Je n'en suis pas à la création de mon 1er compte. Je ne peux pas accéder à l'étape suivante parce que le(s) mot(s) de passe que je rentre ne sont pas bons (au moins 8 lettres et chiffres).  
Voir ici :  






C'est frustrant. Comment faire svp ? 

Normalement pas de problème pour la suite (indiquer adresse jap, etc), j'ai lu des tonnes de tutoriaux. Apparemment, c'est cette histoire de mdp qui bloque. Serait-il possible que ce soit plus compliquée depuis la version 10 d'Itunes ?  
Merci pour votre aide.


----------



## Gr3gZZ (8 Septembre 2010)

8 caractères avec au minimum une lettre ou au minimum un chiffre. C'est quoi qui est compliqué ? Faut pas taper une lettre japonaise par hasard ?


----------



## tonywong (8 Septembre 2010)

Merci pour votre réponse. Je viens d'essayer avec des caractères japonais + chiffres, ça ne marche toujours pas. 
Il indique en rouge "Password contains an invalid character. Only letters, without accents, numbers, and simple punctuation may be used." + une phrase en japonais. 

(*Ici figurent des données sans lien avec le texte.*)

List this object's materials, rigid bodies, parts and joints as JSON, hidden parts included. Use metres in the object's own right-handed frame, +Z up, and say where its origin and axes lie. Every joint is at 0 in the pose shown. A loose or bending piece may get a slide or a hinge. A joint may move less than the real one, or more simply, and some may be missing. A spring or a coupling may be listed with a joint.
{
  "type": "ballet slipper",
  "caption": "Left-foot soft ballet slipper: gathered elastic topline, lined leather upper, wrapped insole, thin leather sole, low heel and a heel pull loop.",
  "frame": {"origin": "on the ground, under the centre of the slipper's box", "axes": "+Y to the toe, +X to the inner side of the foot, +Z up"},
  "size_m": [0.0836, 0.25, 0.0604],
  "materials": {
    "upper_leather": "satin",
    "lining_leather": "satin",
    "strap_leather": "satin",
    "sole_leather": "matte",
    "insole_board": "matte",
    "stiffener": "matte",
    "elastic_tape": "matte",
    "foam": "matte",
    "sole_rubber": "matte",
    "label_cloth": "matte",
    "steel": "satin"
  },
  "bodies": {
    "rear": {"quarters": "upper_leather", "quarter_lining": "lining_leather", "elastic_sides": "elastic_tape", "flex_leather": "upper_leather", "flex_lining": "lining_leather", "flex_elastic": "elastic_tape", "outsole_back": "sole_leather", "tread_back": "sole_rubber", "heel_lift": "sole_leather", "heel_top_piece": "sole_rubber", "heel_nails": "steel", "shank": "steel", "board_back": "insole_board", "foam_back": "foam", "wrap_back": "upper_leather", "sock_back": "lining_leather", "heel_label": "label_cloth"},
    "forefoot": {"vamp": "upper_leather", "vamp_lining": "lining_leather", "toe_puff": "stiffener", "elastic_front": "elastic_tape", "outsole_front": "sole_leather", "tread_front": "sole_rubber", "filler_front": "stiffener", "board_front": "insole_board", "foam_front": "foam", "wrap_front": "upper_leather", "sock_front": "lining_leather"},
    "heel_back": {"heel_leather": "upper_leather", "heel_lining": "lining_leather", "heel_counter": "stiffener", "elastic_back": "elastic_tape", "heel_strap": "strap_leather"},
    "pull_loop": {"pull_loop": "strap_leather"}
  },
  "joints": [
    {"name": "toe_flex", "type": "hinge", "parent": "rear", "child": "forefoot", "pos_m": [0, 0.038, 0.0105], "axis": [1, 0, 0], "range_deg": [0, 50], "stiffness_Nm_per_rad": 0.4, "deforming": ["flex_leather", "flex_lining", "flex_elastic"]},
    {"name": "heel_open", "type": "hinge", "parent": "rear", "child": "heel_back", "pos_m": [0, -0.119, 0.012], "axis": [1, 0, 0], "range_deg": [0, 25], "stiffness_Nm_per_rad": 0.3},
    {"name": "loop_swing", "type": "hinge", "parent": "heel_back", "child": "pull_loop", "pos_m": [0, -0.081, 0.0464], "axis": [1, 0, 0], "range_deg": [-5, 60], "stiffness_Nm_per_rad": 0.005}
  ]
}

Bloquer sur un password, jamais vu ça.


----------



## Gr3gZZ (8 Septembre 2010)

Et même si tu met un truc de la forme password1 ça marche pas ? C'est dingue !

Traduit ta phrase avec google traduction pour voir.


----------



## tonywong (8 Septembre 2010)

Non ça ne marche pas avec un mot de passe type password1. Vraiment dingue. 
Je ne peux pas non plus traduire la phrase japonaise avec Google Trad. Impossible de sélectionner le texte pour le copier.


----------



## arbaot (11 Septembre 2010)

Dans les autres store il faut au moins une lettre majuscule dans le mot de passe...


----------



## tonywong (11 Septembre 2010)

C'était juste ça ! Un immense merci !


----------



## arbaot (11 Septembre 2010)

De rien j'ai eu le souci avec les Mdp générés par le trousseau d'accès  
lequel ne propose pas de majuscule avec les mdp mémorisables

la ligne rouge du haut est pas celle qu'on voit en premier alors en caractère non latin...


----------



## Marcio76 (26 Octobre 2013)

Salut tonywong j'ai crée un compte itune japonais pour l'app store sur iphone mais je sais pas ou acheter des yens, une carte itune japonaise pourrais tu m'aider


----------